The second issue confronting the court is whether Security is obligated to give Servidone its choice of counsel in Servidone’s defense of the underlying action. Notwithstanding Security’s conduct in the underlying action, an insurer’s primary legal duty is to protect the interests of its insured when it is obligated to defend. In the underlying action, there is an irreconcilable conflict of financial interest between Security (who urges it is not liable to indemnify Servidone if Servidone is held liable on the contractual in*126demnification cause of action asserted by the United States) and its insured (who will be indemnified by Security if it is held liable on the common-law indemnification cause of action asserted by the United States). The existence of this conflict of interest requires Security to give Servidone its choice of counsel and to pay the counsel Servidone selects for the reasonable value of its services (see, e.g., Prashker v United States Guar. Co., 1 NY2d 584, 593; Utica Mut. Ins. Co. v Cherry, 45 AD2d 350, 354, 355, affd 38 NY2d 735).
The third issue is whether Security is obligated to indemnify Servidone because of Security’s failure to offer an unqualified defense and/or because its policy requires indemnification. The obligation to indemnify may arise if Security fails to properly defend the underlying action or if Servidone is held liable for damages covered by the policy. At this juncture, it is premature to determine questions of coverage which can only be resolved after verdict in the underlying action (see, e.g., Lionel Freedman, Inc. v Glens Falls Ins. Co., 27 NY2d 364, 367; Prashker v United States Guar. Co., supra, at p 593).
The court, therefore, declines to pass on the question of whether Security is obligated to indemnify Servidone because the question is premature.

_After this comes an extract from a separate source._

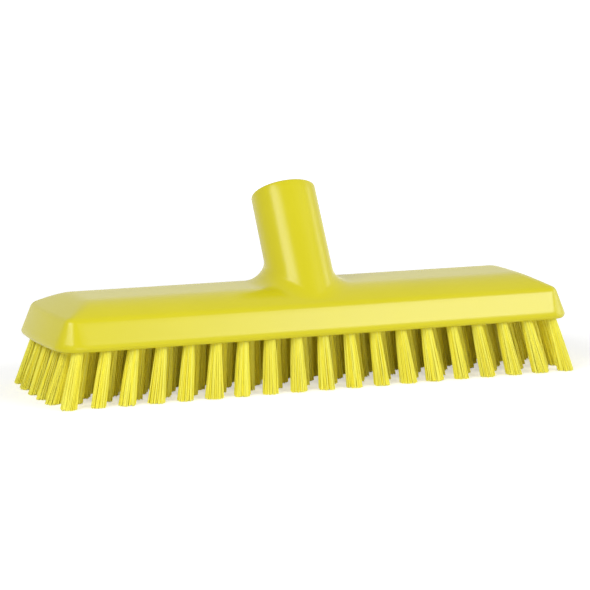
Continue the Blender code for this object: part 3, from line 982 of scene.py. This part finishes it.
@dataclass(frozen=True)
class TuftField:
    """All tufts, built as one bundle of filaments for each line across the brush."""

    # From the frame: the block's underside, and half the solids' length and width.
    underside: float
    reach_x: float
    reach_y: float
    # Where the tufts stand.
    last_column: float = 0.12366
    last_row: float = 0.0300
    columns: int = 19
    rows: int = 7
    end_tufts: int = 6
    end_row_bow: float = 0.0010
    # How they lean and open.
    tip_spread_x: float = 0.0064
    tip_spread_y: float = 0.0051
    end_tip_bow: float = 0.0018
    end_tip_bow_power: int = 4
    root_radius: float = 0.00250
    tip_radius_x: float = 0.0040
    tip_radius_y: float = 0.0034
    tip_variation: float = 0.10
    tuft_lean: float = 0.00035
    # Their filaments.
    filaments: int = 104
    crowding: float = 0.47
    filament_radius: float = 0.00029
    filament_sides: int = 5
    filament_steps: int = 4
    root_depth: float = 0.0020
    stray: float = 0.00028
    bend: float = 0.00022
    ragged: float = 0.00090
    sharp_angle: float = math.radians(75)
    seed: int = 41

    @property
    def column_step(self) -> float:
        """Distance between two lines of tufts."""
        return self.last_column / (self.columns - 1)

    @property
    def row_step(self) -> float:
        """Distance between two rows of tufts."""
        return 2 * self.last_row / (self.rows - 1)

    def end_line(self, sign: int) -> list[Plan]:
        """Find the roots of the slightly bowed line at one end.

        Args:
            sign: -1 for the left end and 1 for the right one.

        Returns:
            The roots, from front to back.
        """
        shares = [2 * number / (self.end_tufts - 1) - 1 for number in range(self.end_tufts)]
        return [(sign * (self.last_column + self.end_row_bow * (1 - share ** 2)),
                 share * self.last_row) for share in shares]

    def lines(self) -> list[list[Plan]]:
        """Find the lines of tuft roots across the brush.

        Returns:
            The lines from left to right, whose tufts stand in staggered rows.
        """
        lines = [self.end_line(-1)]
        for index in range(1, 2 * self.columns - 2):
            x = index * self.column_step - self.last_column
            rows = range(index % 2, self.rows, 2)
            lines.append([(x, row * self.row_step - self.last_row) for row in rows])
        return lines + [self.end_line(1)]

    def roots(self) -> list[Plan]:
        """Return the roots of all tufts."""
        return [root for line in self.lines() for root in line]

    def filament(self, root: Plan, tip: Plan, flare: float, number: int,
                 chance: random.Random) -> Filament:
        """Lay one filament of a tuft.

        Args:
            root: Plan place of the tuft's root.
            tip: Plan place of the middle of its tip.
            flare: How wide the tuft's tip opens, where 1 is usual.
            number: Which filament of the tuft this is.
            chance: The source of small differences.

        Returns:
            The filament, a little bent and not quite as long as its neighbours.
        """
        share = ((number + 0.5) / self.filaments) ** self.crowding
        turn = number * math.pi * GOLDEN_HALF_TURNS
        way = (math.cos(turn), math.sin(turn))
        foot = Vector((root[0] + way[0] * share * self.root_radius,
                       root[1] + way[1] * share * self.root_radius, self.underside))
        end_x = (tip[0] + way[0] * share * flare * self.tip_radius_x
                 + chance.uniform(-1, 1) * self.stray)
        end_y = (tip[1] + way[1] * share * flare * self.tip_radius_y
                 + chance.uniform(-1, 1) * self.stray)
        end = Vector((held(end_x, self.reach_x - self.filament_radius),
                      held(end_y, self.reach_y - self.filament_radius),
                      chance.random() ** 2 * self.ragged))
        sway = Vector((chance.uniform(-1, 1), chance.uniform(-1, 1), 0)) * self.bend
        points = [foot + (foot - end).normalized() * self.root_depth]
        for step in range(self.filament_steps + 1):
            place = step / self.filament_steps
            points.append(foot.lerp(end, place) + sway * math.sin(math.pi * place))
        points[0].xy = foot.xy
        return Filament(points, chance.random())

    def tuft(self, root: Plan, chance: random.Random) -> list[Filament]:
        """Lay the filaments of one tuft, which leans away from the brush's middle.

        Args:
            root: Plan place of the tuft's root.
            chance: The source of small differences.

        Returns:
            The filaments.
        """
        row_share = root[1] / self.last_row
        end_share = max(abs(root[0]) - self.last_column + self.column_step, 0) / self.column_step
        bow = self.end_tip_bow * end_share * (1 - row_share ** self.end_tip_bow_power)
        spread_x = self.tip_spread_x * root[0] / self.last_column + math.copysign(bow, root[0])
        spread_y = self.tip_spread_y * row_share * abs(row_share)
        tip = (root[0] + spread_x + chance.uniform(-1, 1) * self.tuft_lean,
               root[1] + spread_y + chance.uniform(-1, 1) * self.tuft_lean)
        flare = 1 + chance.uniform(-1, 1) * self.tip_variation
        return [self.filament(root, tip, flare, number, chance) for number in range(self.filaments)]

    def mesh(self, name: str, filaments: list[Filament]) -> bpy.types.Mesh:
        """Make one mesh of many filaments with flat sides and closed ends.

        Args:
            name: The mesh's name.
            filaments: The filaments.

        Returns:
            The mesh, which also holds each filament's tint.
        """
        vertices, faces, tints = [], [], []
        sides = self.filament_sides
        for strand in filaments:
            start = len(vertices)
            for point in strand.points:
                for side in range(sides):
                    angle = FULL_TURN * (side + strand.tint) / sides
                    vertices.append((point.x + self.filament_radius * math.cos(angle),
                                     point.y + self.filament_radius * math.sin(angle), point.z))
            tints += [strand.tint] * (len(vertices) - start)
            for ring in range(len(strand.points) - 1):
                low = start + ring * sides
                faces += [(low + side, low + (side + 1) % sides, low + sides + (side + 1) % sides,
                           low + sides + side) for side in range(sides)]
            faces.append(tuple(start + side for side in reversed(range(sides))))
            faces.append(tuple(len(vertices) - sides + side for side in range(sides)))
        made = bpy.data.meshes.new(name)
        made.from_pydata(vertices, [], [tuple(reversed(face)) for face in faces])
        made.attributes.new(TINT_ATTRIBUTE, "FLOAT", "POINT").data.foreach_set("value", tints)
        made.shade_smooth()
        made.set_sharp_from_angle(angle=self.sharp_angle)
        return made

    def build(self) -> list[bpy.types.Object]:
        """Build and dress the filaments.

        Returns:
            The objects, one for each line of tufts.
        """
        chance = random.Random(self.seed)
        material = BristleFinish().make()
        made = []
        lines = self.lines()
        for index, line in enumerate(lines):
            filaments = [strand for root in line for strand in self.tuft(root, chance)]
            name = f"filaments_{index + 1:02d}"
            strip = add_object(name, self.mesh(name, filaments), material)
            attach(strip, BODY)
            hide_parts(f"tuft_strip_{index + 1:02d}")
            made.append(strip)
        LOG.info("tufts: %d lines, %d tufts, %d filaments", len(lines), len(self.roots()),
                 len(self.roots()) * self.filaments)
        return made


# ---------------------------------------------------------------- studio


@dataclass(frozen=True)
class Softbox:
    """One soft rectangular lamp that faces the brush, with angles in degrees."""

    name: str
    azimuth: float
    elevation: float
    distance: float
    width: float
    height: float
    power: float

    def build(self, aim: Vector) -> bpy.types.Object:
        """Hang the lamp.

        Args:
            aim: The point that it faces.

        Returns:
            The lamp's object.
        """
        lamp = bpy.data.lights.new(self.name, "AREA")
        lamp.shape = "RECTANGLE"
        lamp.size = self.width
        lamp.size_y = self.height
        lamp.energy = self.power
        turn, rise = math.radians(self.azimuth), math.radians(self.elevation)
        away = Vector((math.sin(turn) * math.cos(rise), -math.cos(turn) * math.cos(rise),
                       math.sin(rise)))
        made = bpy.data.objects.new(self.name, lamp)
        made.matrix_world = Matrix.Translation(aim + away * self.distance) @ \
            away.to_track_quat("Z", "Y").to_matrix().to_4x4()
        bpy.context.scene.collection.objects.link(made)
        return made


@dataclass(frozen=True)
class Studio:
    """Camera, lamps, floor and background."""

    aim: Vector = field(default_factory=lambda: Vector((-0.00176, 0.0, 0.04075)))
    yaw: float = math.radians(-22.94)
    pitch: float = math.radians(9.25)
    roll: float = math.radians(0.14)
    distance: float = 1.34679
    focal_length_px: float = 2752.98
    sky: float = 0.28
    sky_colour: Colour = (1.0, 1.0, 1.0, 1.0)
    diffuse_bounces: int = 12
    floor_half: float = 6.0
    lamps: tuple[Softbox, ...] = (
        Softbox("key_softbox", azimuth=37, elevation=30, distance=2.2,
                width=1.00, height=0.36, power=13.2),
        Softbox("left_softbox", azimuth=-61, elevation=34, distance=1.5,
                width=0.95, height=0.50, power=9.5),
        Softbox("right_fill", azimuth=78, elevation=14, distance=1.6,
                width=0.90, height=0.80, power=5.6),
        Softbox("front_fill", azimuth=-8, elevation=5, distance=1.8,
                width=1.20, height=0.40, power=4.0),
    )

    def build_camera(self) -> bpy.types.Object:
        """Set up the camera of the photograph.

        Returns:
            The camera's object.
        """
        back = Vector((math.sin(self.yaw) * math.cos(self.pitch),
                       -math.cos(self.yaw) * math.cos(self.pitch), math.sin(self.pitch)))
        right = Vector((math.cos(self.yaw), math.sin(self.yaw), 0))
        up = back.cross(right)
        rolled = right * math.cos(self.roll) + up * math.sin(self.roll)
        up = back.cross(rolled)
        turned = Matrix((rolled, up, back)).transposed()
        data = bpy.data.cameras.new("photo_camera")
        data.sensor_width = SENSOR_WIDTH_MM
        data.lens = self.focal_length_px * SENSOR_WIDTH_MM / PHOTO_WIDTH
        camera = bpy.data.objects.new("photo_camera", data)
        camera.matrix_world = Matrix.Translation(self.aim + back * self.distance) @ turned.to_4x4()
        bpy.context.scene.collection.objects.link(camera)
        bpy.context.scene.camera = camera
        return camera

    def build_floor(self) -> bpy.types.Object:
        """Lay the pale floor.

        Returns:
            The floor's object.
        """
        half = self.floor_half
        mesh = bpy.data.meshes.new("studio_floor")
        mesh.from_pydata([(-half, -half, 0), (half, -half, 0), (half, half, 0), (-half, half, 0)],
                         [], [(0, 1, 2, 3)])
        floor = add_object("studio_floor", mesh, StudioFloorFinish().make())
        floor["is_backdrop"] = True
        return floor

    def build_sky(self) -> None:
        """Make the background white to the eye and a plain soft light on the brush."""
        world = bpy.data.worlds.new("studio_sky")
        bpy.context.scene.world = world
        world.use_nodes = True
        nodes = NodeMaker(world.node_tree)
        seen = nodes.seen_directly()
        light = nodes.add("ShaderNodeBackground", {}, {
            "Color": self.sky_colour,
            "Strength": seen * (1 - self.sky) + self.sky,
        })
        nodes.node("ShaderNodeOutputWorld", {}, {"Surface": light})

    def build(self) -> None:
        """Build the studio."""
        bpy.context.scene.view_settings.view_transform = "Standard"
        bpy.context.scene.cycles.diffuse_bounces = self.diffuse_bounces
        self.build_camera()
        self.build_floor()
        self.build_sky()
        for lamp in self.lamps:
            lamp.build(self.aim)
        LOG.info("studio: %d lamps", len(self.lamps))


def plain_box(box: Iterable[Iterable[float]]) -> list[list[float]]:
    """Return a box's corners as plain lists of numbers."""
    return [[float(number) for number in corner] for corner in box]


def main() -> None:
    """Build the studio and the brush."""
    logging.basicConfig(level=logging.INFO, format="%(name)s: %(message)s")
    solids = plain_box(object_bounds())
    Studio().build()
    block = MouldedBlock.from_frame()
    tufts = TuftField(underside=block.underside, reach_x=solids[1][0], reach_y=solids[1][1])
    block.build(tufts.roots())
    tufts.build()


if __name__ == "__main__":
    main()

C. CONTINENTAL’S OBLIGATIONS
Under the “Defense Coverage Endorsement” of Continental’s Policy No. 804-58-73 with Servidone, it was obligated upon “the cessation of the obligation of all underlying insurers either to investigate and defend the insured or to indemnify the insured or to pay on behalf of the insured the costs and expenses of investigating and defending the insured” to “either (a) assume the duty of investigating and defending the insured against suits seeking damages otherwise covered under this policy, or (b) indemnify the insured for the reasonable costs and expenses of investigating and defending suits seeking damages otherwise covered under this policy, whichever the company may elect.”
Servidone’s amended complaint dated October 10, 1979 alleges it made Continental aware of the litigation against it on April 27 and October 18, 1977 and February 9, 1978 *127and requested a defense. The complaint also alleges that Continental never acknowledged Servidone’s communications and failed to disclaim and/or undertake defense in violation of its legal obligations and is, therefore, liable to Servidone for any damages flowing from Continental’s breach.
Continental urges that its failure to respond to Servidone’s requests for defense was proper (1) because Security had the primary obligation to defend which it undertook, albeit not properly, thereby relieving Continental, (2) because subdivision 8 of section 167 of the insurance Law imposes an obligation on Continental to advise its insured in writing of its disclaimer or denial of liabilty as soon as reasonably possible only if the accident from which liability arose occurred within this State and, (3) because the proposed settlement is within Security’s coverage limits and Continental will not become liable under its excess liability policy.
This court finds that Continental’s complete failure to respond to Servidone’s requests to defend or indemnify in the circumstances of this case when the primary insurer attempted to escape its defense obligation from the outset of the litigation was unreasonable. The court cannot, however, hold Continental liable as an excess insurer for Servi-* dane’s defense costs or for Servidone’s damage, because that liability can arise only if Security abandons its defense or a judgment against Servidone is rendered in excess of the Security coverage. If either of these conditions occurs in the future, then it is the holding of this court that Continental will be estopped from attempting to deny excess coverage because it has absolutely refused to communicate with its insured in response to its being notified of its insured’s potential liability. At this time, however, the court refrains from making any declaration of Servidone’s rights against Continental (Presich v Continental Cas. Co., 55 AD2d 117, 122,123).
IV. SUMMARY
This court holds: (1) it has jurisdiction to entertain this summary judgment motion for a declaratory judgment partially determining the rights of the parties to an insurance *128contract, (2) Security breached its legal obligation to give Servidone an unqualified defense in the underlying action and is liable to Servidone for any damages flowing from the breach, including but not limited to, the reasonable value of the legal services Servidone has incurred in defending itself, (3) Security is obligated to pay the reasonable value of the legal services of any counsel Servidone may now engage to represent its interests in the underlying action, (4) Continental acted legally improper in completely failing to respond to its customer’s requests for defense and/or indemnification, but cannot now be held liable to Servidone for its improper conduct under the terms of its policy and, (5) all other requests for relief are denied. Any damage (s) Security may be liable for are to be determined after trial (see, e.g., Hollander v Nationwide Mut. Ins. Co., 60 AD2d 380, 383,supra).